*Stated goal*:
Collect each line of the entries that holds the string "picks".

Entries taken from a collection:
--------------------

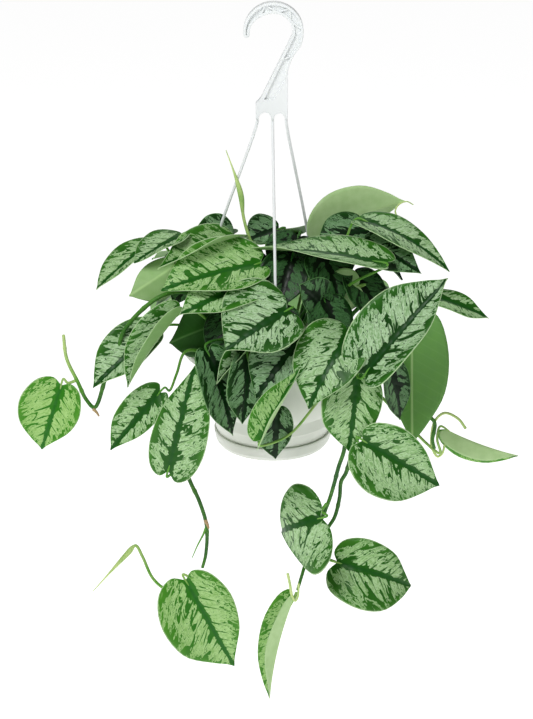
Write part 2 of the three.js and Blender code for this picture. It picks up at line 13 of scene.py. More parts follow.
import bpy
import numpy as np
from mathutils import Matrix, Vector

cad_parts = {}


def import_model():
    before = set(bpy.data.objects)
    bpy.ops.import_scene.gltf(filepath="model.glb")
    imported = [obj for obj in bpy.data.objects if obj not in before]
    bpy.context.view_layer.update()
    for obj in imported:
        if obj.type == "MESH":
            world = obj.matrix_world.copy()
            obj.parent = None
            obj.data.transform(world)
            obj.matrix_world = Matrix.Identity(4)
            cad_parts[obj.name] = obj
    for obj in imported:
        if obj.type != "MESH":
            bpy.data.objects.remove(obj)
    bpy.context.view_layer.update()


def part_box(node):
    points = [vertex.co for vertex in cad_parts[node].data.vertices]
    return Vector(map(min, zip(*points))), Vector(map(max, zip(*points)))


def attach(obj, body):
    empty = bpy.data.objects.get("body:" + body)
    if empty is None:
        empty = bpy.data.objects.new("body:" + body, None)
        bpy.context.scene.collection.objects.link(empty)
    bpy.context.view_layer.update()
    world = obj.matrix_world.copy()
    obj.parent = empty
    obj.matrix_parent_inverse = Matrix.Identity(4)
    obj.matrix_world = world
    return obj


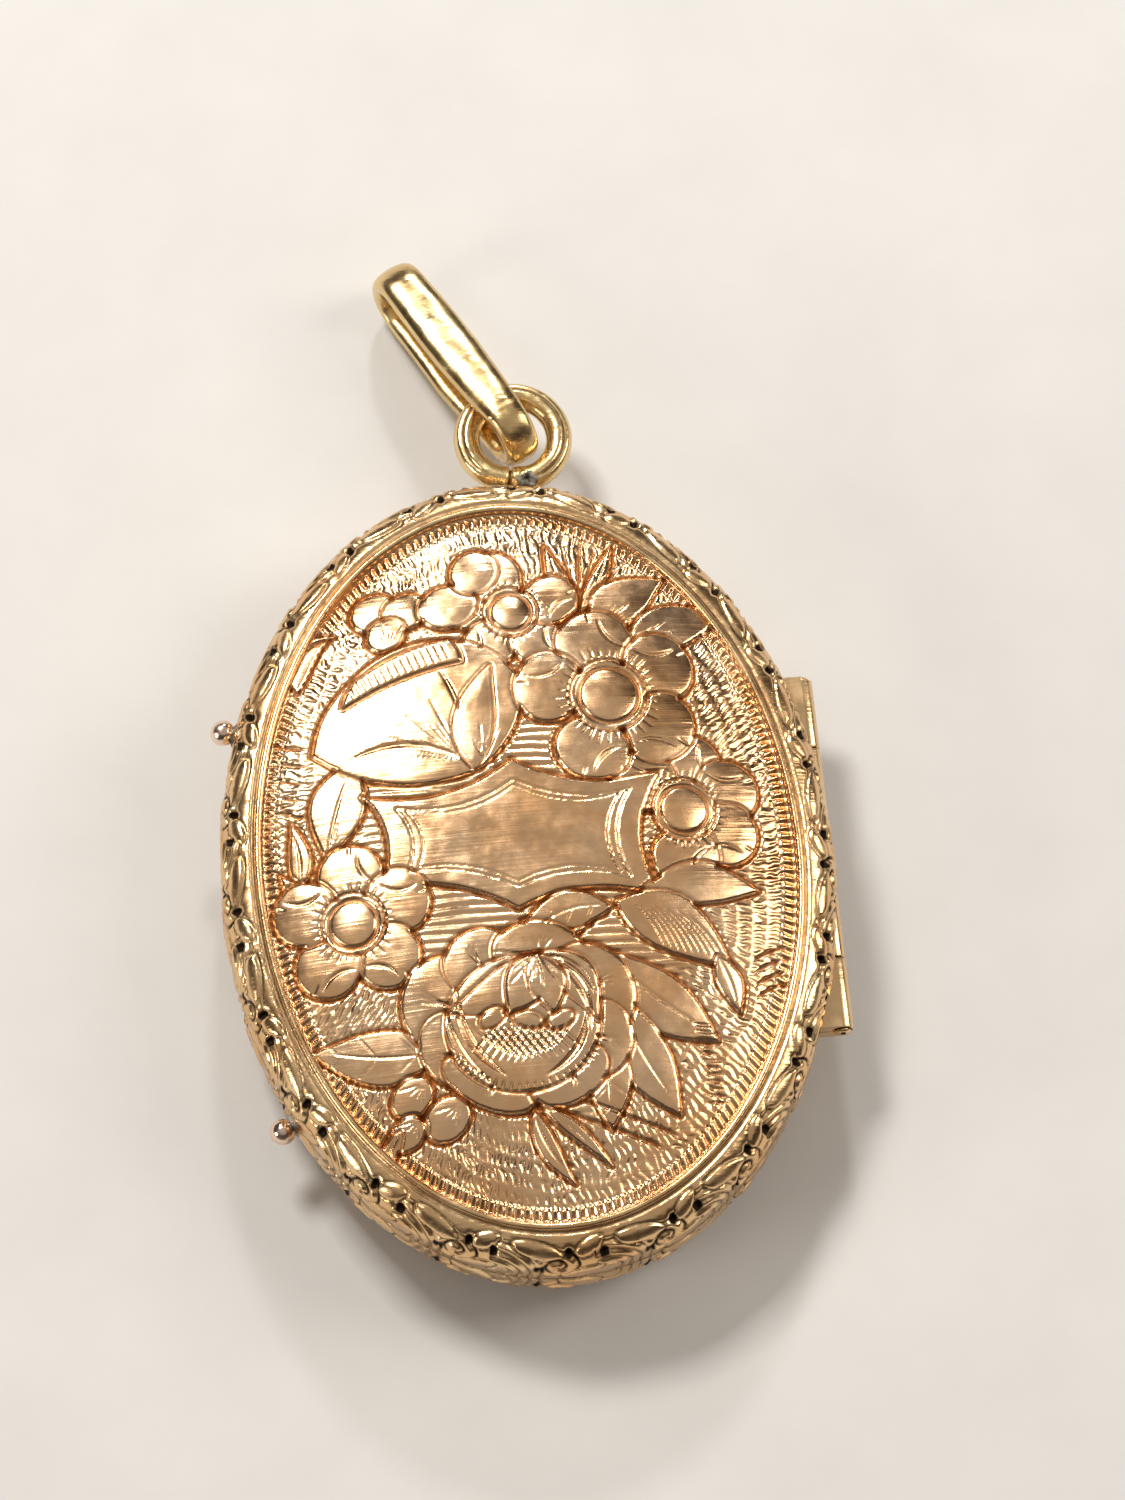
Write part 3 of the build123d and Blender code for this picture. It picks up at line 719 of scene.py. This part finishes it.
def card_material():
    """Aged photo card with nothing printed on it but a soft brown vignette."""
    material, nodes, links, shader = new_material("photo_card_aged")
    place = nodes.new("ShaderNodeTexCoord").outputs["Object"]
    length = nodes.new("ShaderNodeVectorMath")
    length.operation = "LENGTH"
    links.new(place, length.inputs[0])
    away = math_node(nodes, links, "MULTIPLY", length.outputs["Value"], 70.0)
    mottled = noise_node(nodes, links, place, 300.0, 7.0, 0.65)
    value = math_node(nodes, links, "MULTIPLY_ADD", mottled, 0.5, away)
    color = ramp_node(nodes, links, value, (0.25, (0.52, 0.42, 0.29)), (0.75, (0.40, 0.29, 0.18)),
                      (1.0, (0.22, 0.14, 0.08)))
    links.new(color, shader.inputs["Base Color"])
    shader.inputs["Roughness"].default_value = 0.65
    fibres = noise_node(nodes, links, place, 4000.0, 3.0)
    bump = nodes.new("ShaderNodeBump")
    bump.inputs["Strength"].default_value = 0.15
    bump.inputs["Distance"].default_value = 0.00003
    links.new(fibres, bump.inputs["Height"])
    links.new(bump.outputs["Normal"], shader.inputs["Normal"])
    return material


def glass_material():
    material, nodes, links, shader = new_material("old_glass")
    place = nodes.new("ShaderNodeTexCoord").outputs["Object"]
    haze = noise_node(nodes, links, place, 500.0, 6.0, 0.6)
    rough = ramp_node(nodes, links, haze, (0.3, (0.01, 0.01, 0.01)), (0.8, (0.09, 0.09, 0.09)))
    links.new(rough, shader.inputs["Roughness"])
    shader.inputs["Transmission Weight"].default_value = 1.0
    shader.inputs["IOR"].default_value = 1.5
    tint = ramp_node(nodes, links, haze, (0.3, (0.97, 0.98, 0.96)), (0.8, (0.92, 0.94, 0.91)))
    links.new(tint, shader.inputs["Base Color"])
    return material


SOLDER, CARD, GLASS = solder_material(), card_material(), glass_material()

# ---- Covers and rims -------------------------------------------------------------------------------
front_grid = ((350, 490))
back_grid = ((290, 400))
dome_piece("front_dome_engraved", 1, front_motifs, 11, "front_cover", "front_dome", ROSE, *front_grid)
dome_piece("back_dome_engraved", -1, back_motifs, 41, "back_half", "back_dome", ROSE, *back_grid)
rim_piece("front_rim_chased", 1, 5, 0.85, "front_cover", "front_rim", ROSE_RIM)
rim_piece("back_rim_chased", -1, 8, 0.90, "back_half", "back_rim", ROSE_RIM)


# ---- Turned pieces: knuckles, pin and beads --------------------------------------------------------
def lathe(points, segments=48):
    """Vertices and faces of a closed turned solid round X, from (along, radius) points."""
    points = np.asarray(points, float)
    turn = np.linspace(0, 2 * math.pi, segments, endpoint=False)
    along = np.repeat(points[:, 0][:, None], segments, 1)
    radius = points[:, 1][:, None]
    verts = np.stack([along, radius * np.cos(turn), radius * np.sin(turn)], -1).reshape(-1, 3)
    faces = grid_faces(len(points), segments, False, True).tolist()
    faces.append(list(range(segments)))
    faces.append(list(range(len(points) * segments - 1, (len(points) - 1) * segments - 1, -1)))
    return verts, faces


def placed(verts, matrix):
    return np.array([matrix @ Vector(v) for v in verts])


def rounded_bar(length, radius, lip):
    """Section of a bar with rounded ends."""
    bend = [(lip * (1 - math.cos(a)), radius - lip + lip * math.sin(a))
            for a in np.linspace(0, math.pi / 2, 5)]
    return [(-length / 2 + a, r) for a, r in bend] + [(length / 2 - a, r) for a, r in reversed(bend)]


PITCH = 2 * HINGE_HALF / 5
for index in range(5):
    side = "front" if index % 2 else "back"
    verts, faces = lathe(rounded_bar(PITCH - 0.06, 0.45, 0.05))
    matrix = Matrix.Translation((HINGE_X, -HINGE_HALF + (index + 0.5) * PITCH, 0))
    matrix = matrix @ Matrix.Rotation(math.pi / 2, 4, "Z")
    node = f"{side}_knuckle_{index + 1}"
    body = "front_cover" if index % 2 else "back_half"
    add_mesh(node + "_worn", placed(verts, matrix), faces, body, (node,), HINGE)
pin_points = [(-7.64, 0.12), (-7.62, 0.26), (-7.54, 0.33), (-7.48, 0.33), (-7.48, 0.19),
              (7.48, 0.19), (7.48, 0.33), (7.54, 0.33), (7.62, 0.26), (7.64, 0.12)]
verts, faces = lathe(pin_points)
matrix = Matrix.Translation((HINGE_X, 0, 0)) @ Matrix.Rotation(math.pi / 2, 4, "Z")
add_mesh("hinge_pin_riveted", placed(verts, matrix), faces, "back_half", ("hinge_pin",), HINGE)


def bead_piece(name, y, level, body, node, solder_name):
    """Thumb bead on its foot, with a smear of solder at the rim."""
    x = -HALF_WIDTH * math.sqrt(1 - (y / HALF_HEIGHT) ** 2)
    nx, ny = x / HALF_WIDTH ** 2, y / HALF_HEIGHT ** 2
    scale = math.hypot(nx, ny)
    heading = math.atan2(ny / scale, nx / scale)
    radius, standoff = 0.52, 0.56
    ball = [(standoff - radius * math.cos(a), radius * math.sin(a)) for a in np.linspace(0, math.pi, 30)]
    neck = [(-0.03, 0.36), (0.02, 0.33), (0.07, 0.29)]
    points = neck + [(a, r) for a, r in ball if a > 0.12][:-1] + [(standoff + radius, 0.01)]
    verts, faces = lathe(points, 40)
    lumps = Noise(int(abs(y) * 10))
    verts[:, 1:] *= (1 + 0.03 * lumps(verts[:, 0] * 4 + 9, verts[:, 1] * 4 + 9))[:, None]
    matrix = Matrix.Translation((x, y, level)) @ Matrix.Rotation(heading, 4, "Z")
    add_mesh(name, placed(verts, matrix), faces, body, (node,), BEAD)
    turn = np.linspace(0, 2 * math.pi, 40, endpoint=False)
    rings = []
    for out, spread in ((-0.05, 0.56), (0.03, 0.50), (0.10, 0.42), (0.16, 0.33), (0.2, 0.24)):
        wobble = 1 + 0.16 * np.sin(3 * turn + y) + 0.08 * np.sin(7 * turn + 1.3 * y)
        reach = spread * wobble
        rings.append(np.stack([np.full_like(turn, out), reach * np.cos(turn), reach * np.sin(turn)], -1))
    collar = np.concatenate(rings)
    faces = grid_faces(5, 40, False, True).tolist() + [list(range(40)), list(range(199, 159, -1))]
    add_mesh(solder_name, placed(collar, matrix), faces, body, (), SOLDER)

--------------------

*Task answer*:
Write part 2 of the three.js and Blender code for this picture. It picks up at line 13 of scene.py. More parts follow.
Write part 3 of the build123d and Blender code for this picture. It picks up at line 719 of scene.py. This part finishes it.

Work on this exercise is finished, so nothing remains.